M. Bryant-Ekstrand1, T. Kelly1, C. Brown2, R. Lord3, T. Dawkins3, A. Drane3, O. Barak4, T. Dragun5, M. Stembridge3, B. Spajić6, I. Drviš6, J.W. Duke7, G. Foster2, Z. Dujic5, AT. Lovering1

1University of Oregon, Eugene, OR, USA, 2University of British Columbia, Kelowna, BC, Canada, 3Cardiff Metropolitan University, Cardiff, Wales, UK, 4University of Novi Sad, Novi Sad, Serbia, 5University of Split School of Medicine, Split, Croatia, 6University of Zagreb, Zagreb, Croatia, 7Northern Arizona University, Flagstaff, AZ, USA

Breath-hold divers (BHD) routinely place themselves into extremely hypoxemic (low blood oxygen) conditions and therefore repeatedly expose themselves to intermittent bouts of hypoxia and consequently pulmonary hypertension and increased right heart work. PURPOSE: The purpose of this study was to 1) determine if pulmonary arterial pressure and right heart dysfunction in hypoxia were greater in BHD compared to controls, and 2) determine the role of a pulmonary vasodilator in alleviating the increased pulmonary pressure in response to hypoxia. METHODS: Subjects (n=24, 12 BHD, 12 Control) completed two 30-minute isocapnic normobaric hypoxic breathing challenges, after receiving either 50mg sildenafil or placebo, with a 48-hour minimum washout period between visits. Pulmonary arterial systolic pressure (PASP) and right heart function via tricuspid anular plane systolic excursion (TAPSE) measures were made using Doppler ultrasound, and total pulmonary resistance (TPR) was calculated with PASP and cardiac output (Qt).
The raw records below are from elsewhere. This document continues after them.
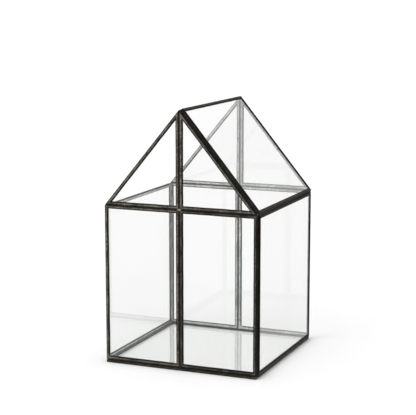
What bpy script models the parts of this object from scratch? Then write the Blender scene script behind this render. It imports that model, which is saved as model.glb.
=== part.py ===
"""A house-shaped glass cloche: framed glass panes soldered into a house, with a hinged lid on one roof slope.

Metres, +Z up. The origin is under the middle of the house, where it stands.
-Y is the front gable. The lid covers the +X slope, and the -X slope is open.
"""

import math

import bmesh
import bpy
from mathutils import Matrix, Vector

# The house
WIDTH = 0.150
DEPTH = 0.1515
EAVE = 0.150
RIDGE = 0.2405

# A pane in its came, which is a channel of thin sheet folded round the glass
CAME = 0.0030
LIP = 0.0033
SHEET = 0.0004
GLASS = 0.0020
PLAY = 0.0001
FOLD = 0.00035
FOLD_SEGMENTS = 2

# How the framed panes meet
SEAM = 0.0002
WALL_PROUD = 0.0013
WALL_TOP_DROP = 0.0005

# The lid, which lies on the rakes flush with the front and overhangs the eave
LID_LIFT = 0.0004
LID_OVERHANG = 0.0008
LID_HEAD_GAP = 0.0010

# The hinge: a wire strung between the gables' peaks, through two knuckles under the lid's head
AXIS_DROP = 0.0012
KNUCKLE_RADIUS = 0.0009
BORE_RADIUS = 0.0005
WIRE_RADIUS = 0.0004
KNUCKLE_LENGTH = 0.0060
KNUCKLE_Y = 0.060
LEAF_GAP = 0.00015
LEAF_THICKNESS = 0.0004
LEAF_WIDTH = 0.0018
ROUND_SIDES = 24

# What follows from them
HALF_WIDTH = WIDTH / 2
HALF_DEPTH = DEPTH / 2
RISE = RIDGE - EAVE
SLOPE = math.hypot(HALF_WIDTH, RISE)
PANE_BETWEEN_GABLES = DEPTH - 2 * (CAME + SEAM)
FOOT = CAME + SEAM
HINGE_AXIS = Vector((0, 0, RIDGE - AXIS_DROP))

parts = bpy.data.collections.new("glass_cloche")
cutters = bpy.data.collections.new("cutters")


def clear_scene():
    for obj in list(bpy.data.objects):
        bpy.data.objects.remove(obj)
    bpy.context.scene.collection.children.link(parts)
    bpy.context.scene.collection.children.link(cutters)


def make_material(name, colour, roughness, metallic, transmission=0.0):
    material = bpy.data.materials.new(name)
    material.use_nodes = True
    shader = material.node_tree.nodes["Principled BSDF"]
    shader.inputs["Base Color"].default_value = (*colour, 1)
    shader.inputs["Roughness"].default_value = roughness
    shader.inputs["Metallic"].default_value = metallic
    shader.inputs["Transmission Weight"].default_value = transmission
    material.diffuse_color = (*colour, 1 - 0.7 * transmission)
    return material


def inset(outline, distance):
    """A convex outline, counter-clockwise, with every side moved in by this much."""
    lines = []
    for start, end in zip(outline, outline[1:] + outline[:1]):
        along = (Vector(end) - Vector(start)).normalized()
        inward = Vector((-along.y, along.x))
        lines.append((Vector(start) + distance * inward, along))
    corners = []
    for (a, along_a), (b, along_b) in zip(lines[-1:] + lines[:-1], lines):
        step = (b - a).cross(along_b) / along_a.cross(along_b)
        corners.append(tuple(a + step * along_a))
    return corners


def plate(name, loops, thickness, frame, collection):
    """A flat plate with one or more outlines in its own XY plane, as a welded mesh object."""
    curve = bpy.data.curves.new(name, "CURVE")
    curve.dimensions = "2D"
    curve.fill_mode = "BOTH"
    curve.extrude = thickness / 2
    for loop in loops:
        spline = curve.splines.new("POLY")
        spline.points.add(len(loop) - 1)
        for point, (x, y) in zip(spline.points, loop):
            point.co = (x, y, 0, 1)
        spline.use_cyclic_u = True
    guide = bpy.data.objects.new(name + "_guide", curve)
    bpy.context.scene.collection.objects.link(guide)
    bpy.context.view_layer.update()
    mesh = bpy.data.meshes.new_from_object(guide.evaluated_get(bpy.context.evaluated_depsgraph_get()))
    bpy.data.objects.remove(guide)
    welded = bmesh.new()
    welded.from_mesh(mesh)
    bmesh.ops.remove_doubles(welded, verts=welded.verts, dist=1e-6)
    bmesh.ops.dissolve_limit(
        welded, angle_limit=math.radians(1), verts=welded.verts, edges=welded.edges
    )
    bmesh.ops.recalc_face_normals(welded, faces=welded.faces)
    welded.to_mesh(mesh)
    welded.free()
    obj = bpy.data.objects.new(name, mesh)
    obj.matrix_world = frame
    collection.objects.link(obj)
    return obj


def hide(cutter):
    cutter.hide_render = True
    cutter.display_type = "WIRE"


def cut(obj, cutter, name):
    hide(cutter)
    modifier = obj.modifiers.new(name, "BOOLEAN")
    modifier.operation = "DIFFERENCE"
    modifier.solver = "EXACT"
    modifier.object = cutter


def plane_frame(centre, across, up):
    """A matrix whose XY plane lies in a pane, X across it and Y up it."""
    across = Vector(across).normalized()
    up = Vector(up).normalized()
    out = across.cross(up)
    frame = Matrix((across, up, out)).transposed().to_4x4()
    frame.translation = centre
    return frame


def framed_pane(name, outline, frame, parent=None):
    """A pane of glass and the came folded round its edge, as two solids."""
    came = plate(name + "_came", [outline, inset(outline, LIP)], CAME, frame, parts)
    came.data.materials.append(came_metal)
    fold = came.modifiers.new("folded_edges", "BEVEL")
    fold.width = FOLD
    fold.segments = FOLD_SEGMENTS
    fold.limit_method = "ANGLE"
    groove = plate(
        name + "_groove", [inset(outline, SHEET)], GLASS + 2 * PLAY, frame, cutters
    )
    cut(came, groove, "groove")
    glass = plate(
        name + "_glass", [inset(outline, SHEET + PLAY)], GLASS, frame, parts
    )
    glass.data.materials.append(pane_glass)
    if parent:
        for obj in (came, groove, glass):
            obj.parent = parent
            obj.matrix_parent_inverse = parent.matrix_world.inverted()


def rectangle(low_x, low_y, high_x, high_y):
    return [(low_x, low_y), (high_x, low_y), (high_x, high_y), (low_x, high_y)]


def build_base():
    outline = rectangle(-HALF_WIDTH, -HALF_DEPTH, HALF_WIDTH, HALF_DEPTH)
    framed_pane("base", outline, plane_frame((0, 0, CAME / 2), (1, 0, 0), (0, 1, 0)))


def build_gable_wall(end, y):
    """One end of the house: two upright panes below the eave and two triangles above it."""
    frame = plane_frame((0, y, 0), (1, 0, 0), (0, 0, 1))
    middle = SEAM / 2
    lower = rectangle(middle, FOOT, HALF_WIDTH, EAVE - SEAM / 2)
    foot = EAVE + SEAM / 2
    steepness = RISE / HALF_WIDTH
    upper = [
        (middle, foot),
        (HALF_WIDTH - SEAM / 2 / steepness, foot),
        (middle, RIDGE - middle * steepness),
    ]
    for side, mirror in (("right", 1), ("left", -1)):
        for level, outline in (("lower", lower), ("gable", upper)):
            corners = [(mirror * x, z) for x, z in outline][::mirror]
            framed_pane(f"{end}_{side}_{level}", corners, frame)


def build_side_wall(side, sign):
    """A wall between the two gable ends, standing a little proud of them."""
    x = sign * (HALF_WIDTH + WALL_PROUD - CAME / 2)
    half = PANE_BETWEEN_GABLES / 2
    outline = rectangle(-half, FOOT, half, EAVE - WALL_TOP_DROP)
    framed_pane(f"{side}_wall", outline, plane_frame((x, 0, 0), (0, 1, 0), (0, 0, 1)))


def slope_frame(lift):
    """A plane over the lid's slope, its origin at the eave, X along the eave and Y up the slope."""
    up = Vector((-HALF_WIDTH, 0, RISE)).normalized()
    along = Vector((0, 1, 0))
    out = along.cross(up)
    eave = Vector((HALF_WIDTH, 0, EAVE))
    return plane_frame(eave + lift * out, along, up)


def build_lid(hinge):
    """The roof pane that opens, as long as the walls, lying on the rakes flush with the front."""
    back = PANE_BETWEEN_GABLES - HALF_DEPTH
    outline = rectangle(-HALF_DEPTH, -LID_OVERHANG, back, SLOPE - LID_HEAD_GAP)
    framed_pane("lid", outline, slope_frame(LID_LIFT + CAME / 2), hinge)


def cylinder(name, radius, length, centre, collection):
    """A solid bar along Y."""
    shape = bmesh.new()
    turn = Matrix.Rotation(math.pi / 2, 4, "X")
    bmesh.ops.create_cone(
        shape, cap_ends=True, segments=ROUND_SIDES, radius1=radius, radius2=radius,
        depth=length, matrix=turn,
    )
    mesh = bpy.data.meshes.new(name)
    shape.to_mesh(mesh)
    shape.free()
    mesh.shade_smooth()
    mesh.set_sharp_from_angle(angle=math.radians(40))
    obj = bpy.data.objects.new(name, mesh)
    obj.location = centre
    collection.objects.link(obj)
    return obj


def leaf(name, frame, head, high):
    """The flat tab that is soldered under the lid's head: head and high are where its edge and its top are."""
    shape = bmesh.new()
    bmesh.ops.create_cube(shape, size=1)
    size = Vector((KNUCKLE_LENGTH, LEAF_WIDTH, LEAF_THICKNESS))
    middle = Vector((0, head - LEAF_WIDTH / 2, high - LEAF_THICKNESS / 2))
    bmesh.ops.scale(shape, vec=size, verts=shape.verts)
    bmesh.ops.translate(shape, vec=middle, verts=shape.verts)
    mesh = bpy.data.meshes.new(name)
    shape.to_mesh(mesh)
    shape.free()
    obj = bpy.data.objects.new(name, mesh)
    obj.matrix_world = frame
    cutters.objects.link(obj)
    hide(obj)
    return obj


def knuckle(name, y, lid):
    """A short tube on the hinge's axis, with its soldering tab."""
    centre = HINGE_AXIS + Vector((0, y, 0))
    tube = cylinder(name, KNUCKLE_RADIUS, KNUCKLE_LENGTH, centre, parts)
    tube.data.materials.append(hinge_metal)
    slope = slope_frame(0)
    axis_up_slope = (slope.inverted() @ HINGE_AXIS).y
    placed = Matrix.Translation((0, y, 0)) @ slope
    tab = leaf(name + "_leaf", placed, axis_up_slope, LID_LIFT - LEAF_GAP)
    join = tube.modifiers.new("leaf", "BOOLEAN")
    join.operation = "UNION"
    join.solver = "EXACT"
    join.object = tab
    bore = cylinder(name + "_bore", BORE_RADIUS, 2 * KNUCKLE_LENGTH, centre, cutters)
    cut(tube, bore, "bore")
    for obj in (tube, tab, bore):
        obj.parent = lid
        obj.matrix_parent_inverse = lid.matrix_world.inverted()


def build_hinge(lid):
    wire = cylinder("ridge_hinge_wire", WIRE_RADIUS, PANE_BETWEEN_GABLES, HINGE_AXIS, parts)
    wire.data.materials.append(hinge_metal)
    knuckle("front_hinge_lid_knuckle", -KNUCKLE_Y, lid)
    knuckle("rear_hinge_lid_knuckle", KNUCKLE_Y, lid)


clear_scene()
came_metal = make_material("black_patina", (0.045, 0.042, 0.038), 0.45, 0.85)
pane_glass = make_material("clear_glass", (0.93, 0.97, 0.95), 0.02, 0.0, 1.0)
hinge_metal = make_material("hinge_wire", (0.07, 0.065, 0.06), 0.4, 0.9)

lid_hinge = bpy.data.objects.new("lid_hinge", None)
lid_hinge.location = HINGE_AXIS
parts.objects.link(lid_hinge)
bpy.context.view_layer.update()

build_base()
build_gable_wall("front", -HALF_DEPTH + CAME / 2)
build_gable_wall("rear", HALF_DEPTH - CAME / 2)
build_side_wall("left", -1)
build_side_wall("right", 1)
build_lid(lid_hinge)
build_hinge(lid_hinge)
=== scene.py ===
"""Looks for the house-shaped glass cloche: patinated came, bare tin inside, solder, glass and soft light."""

import math

import bmesh
import bpy
from mathutils import Matrix, Vector, noise


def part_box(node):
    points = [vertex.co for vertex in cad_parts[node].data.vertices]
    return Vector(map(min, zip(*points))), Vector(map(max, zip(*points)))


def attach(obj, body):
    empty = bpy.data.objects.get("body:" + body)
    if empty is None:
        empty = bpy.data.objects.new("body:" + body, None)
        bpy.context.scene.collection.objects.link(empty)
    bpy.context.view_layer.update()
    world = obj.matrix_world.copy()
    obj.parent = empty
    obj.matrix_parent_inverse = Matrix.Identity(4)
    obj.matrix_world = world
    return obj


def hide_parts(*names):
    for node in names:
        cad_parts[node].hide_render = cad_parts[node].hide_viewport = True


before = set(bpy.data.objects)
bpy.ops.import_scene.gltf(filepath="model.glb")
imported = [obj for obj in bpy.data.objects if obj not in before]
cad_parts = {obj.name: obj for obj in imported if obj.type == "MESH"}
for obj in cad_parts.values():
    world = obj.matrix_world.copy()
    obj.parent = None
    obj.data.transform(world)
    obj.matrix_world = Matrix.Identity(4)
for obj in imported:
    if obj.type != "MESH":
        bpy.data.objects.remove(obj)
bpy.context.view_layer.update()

# Camera and light, in metres and degrees
CAMERA_AZIMUTH = 22.475
CAMERA_ELEVATION = 9.65
CAMERA_DISTANCE = 1.255
CAMERA_LENS = 113.94
SENSOR = 36.0
TARGET_SIDE = -0.0029
TARGET_HEIGHT = 0.1403

FLOOR_HALF = 80.0
FLOOR_WHITE = 0.84
BACKDROP = 1.005
STUDIO_DIM = 0.74
STUDIO_BRIGHT = 1.30
STUDIO_BRIGHTEST_AT = (240, 20)

# A came's section, in metres. Half of it, from the middle of the web round the flange to the glass:
# (inward from the pane's edge, out from the pane's middle, how much of the crown's wear it takes)
HALF_SECTION = (
    (0.00000, 0.00060, 0.25),
    (0.00004, 0.00095, 0.10),
    (0.00016, 0.00122, 0.00),
    (0.00042, 0.00140, 0.10),
    (0.00080, 0.00153, 0.20),
    (0.00125, 0.00161, 0.65),
    (0.00165, 0.00164, 1.00),
    (0.00205, 0.00161, 0.65),
    (0.00250, 0.00152, 0.20),
    (0.00290, 0.00138, 0.03),
    (0.00318, 0.00120, 0.00),
    (0.00330, 0.00108, 0.00),
    (0.00322, 0.00103, 0.00),
    (0.00180, 0.00103, 0.00),
    (0.00045, 0.00103, 0.00),
    (0.00040, 0.00050, 0.00),
)
OUTER_FACE_POINTS = 12
STEP = 0.0022
CORNER_STEPS = (0.0003, 0.0007, 0.0013, 0.0021)
CORNER_ROUND = 0.0009
HALF_CAME = 0.0015
WEB_DEPTH = 0.0005
FLANGE_WIDTH = 0.0033

# Handwork: how far the folds, swells and crowns wander, and how near a corner they change
CORNER_REACH = 0.004
CORNER_SHARE = 0.55
CORNER_SWELL = 0.00012
EDGE_WAVE = 0.00012
EDGE_DRIFT = 0.00008
CROWN_WAVE = 0.00007
CROWN_GRAIN = 0.00004
WAVES_PER_METRE = 110
DRIFTS_PER_METRE = 28
GRAINS_PER_METRE = 420

# How much rubbed colour each frame's outer side takes, by the start of its name: frames facing the lamps
# take more and the right wall and lid less, which is painted light and shade on top of real rubbing
RUBBED_AND_LIT_SIDE = {
    "front_right_lower": 0.45,
    "front": 1.0,
    "rear": 0.8,
    "base": 0.8,
    "left": 0.6,
    "right": 0.2,
    "lid": 0.3,
}

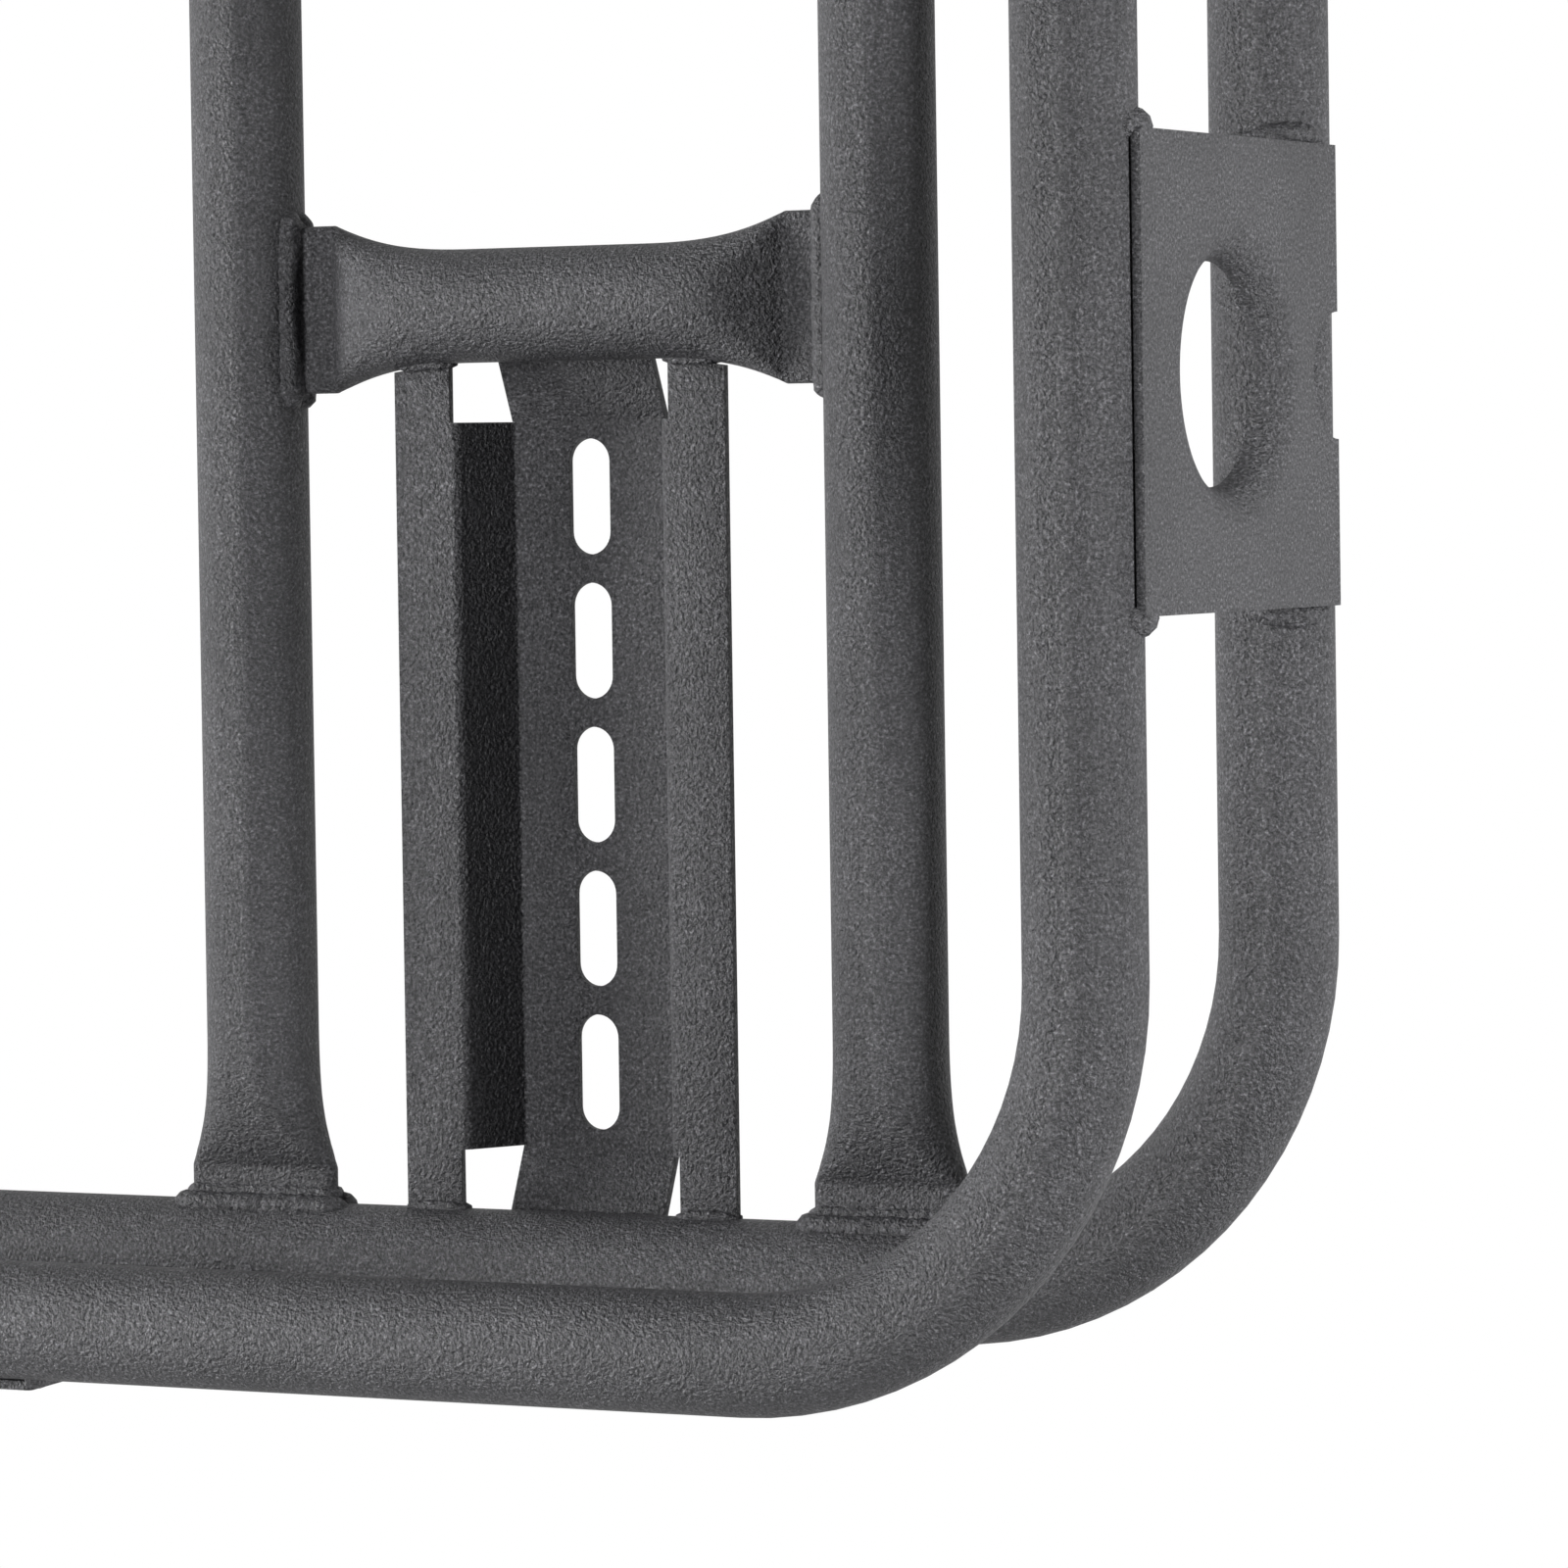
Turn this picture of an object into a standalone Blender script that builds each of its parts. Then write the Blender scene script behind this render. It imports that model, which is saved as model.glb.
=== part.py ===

RESULTS: Compared to placebo, BHD had a reduction in TPR with sildenafil in normoxia (312.5 ± 92.8 vs 385 ± 122.6 dynes/sec/cm-5, respectively, p = .04). Compared to normoxia, PASP was increased with hypoxia in BHDc with placebo (22.9±6.0 vs. 32.4±8.9 mm Hg, respectively, p=0.0002) but not with sildenafil. Conversely, BHD had no changes in PASP with placebo, but had an increase in PASP from normoxia to hypoxia with sildenafil (22.3±4.8 vs. 31.5±6.9 mm Hg, respectively, p=0.0002). CONCLUSION: There was no effect of group or treatment on TAPSE. Our data suggest breath hold divers may have a previously unrecognized chronic pulmonary vasoconstriction in room air that is prevented with administration of sildenafil.

Funded by the Burroughs Wellcome Fund (BWF) 2018 Collaborative Research Travel Grant (CRTG) and the Fulbright U.S. Scholar Grant.